- #1
dark_matter_is_neat
- 25
- 1
- Homework Statement
- At low temperatures, a 2-d d-wave superconductor can be described as a gas of non-interacting fermions that follow dispersion relation ##E(k) = \sqrt{a^{2}k_{x}^{2}+b^{2}k_{y}^{2}}## where a and b are positive constants. The fermion number is not conserved. Determine how the specific heat of the system depends on temperature.
- Relevant Equations
- ##U = \int_{0}^{\infty} D(E)*E*\frac{1}{e^{\frac{E}{k_{B}T}} + 1} dE##
##C = \frac{dU}{dT}##
For me the part of the problem that is giving me issues is obtaining the density of states, since typically how you would calculate D(E) as D(E) = ##\frac{A}{2 \pi} *k*\frac{dk}{dE}## but this shouldn't work since this assumes angular symmetry in k space which this dispersion relationship doesn't have.

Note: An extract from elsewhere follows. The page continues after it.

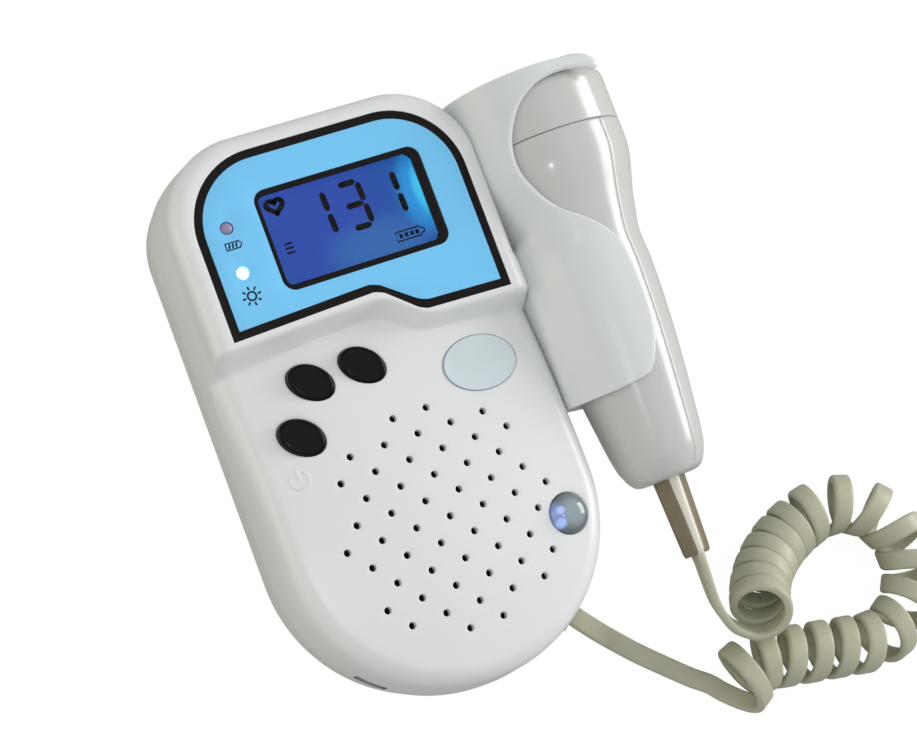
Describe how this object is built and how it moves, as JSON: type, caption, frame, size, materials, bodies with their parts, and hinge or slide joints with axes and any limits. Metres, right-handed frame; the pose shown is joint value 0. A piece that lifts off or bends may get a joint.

This dispersion relation essentially makes an ellipse in k space so the density of states should be ##D(E) = \frac{A}{4 \pi^{2}} * \frac{dk_{x}dk_{y}}{dE}## which I'm not really sure how to calculate. Once I get the density of states it should be pretty trivial to get the temperature dependence of the heat capacity, since after appropriate usage of u substitution the expression for U will work out to just be a constant times some power of T.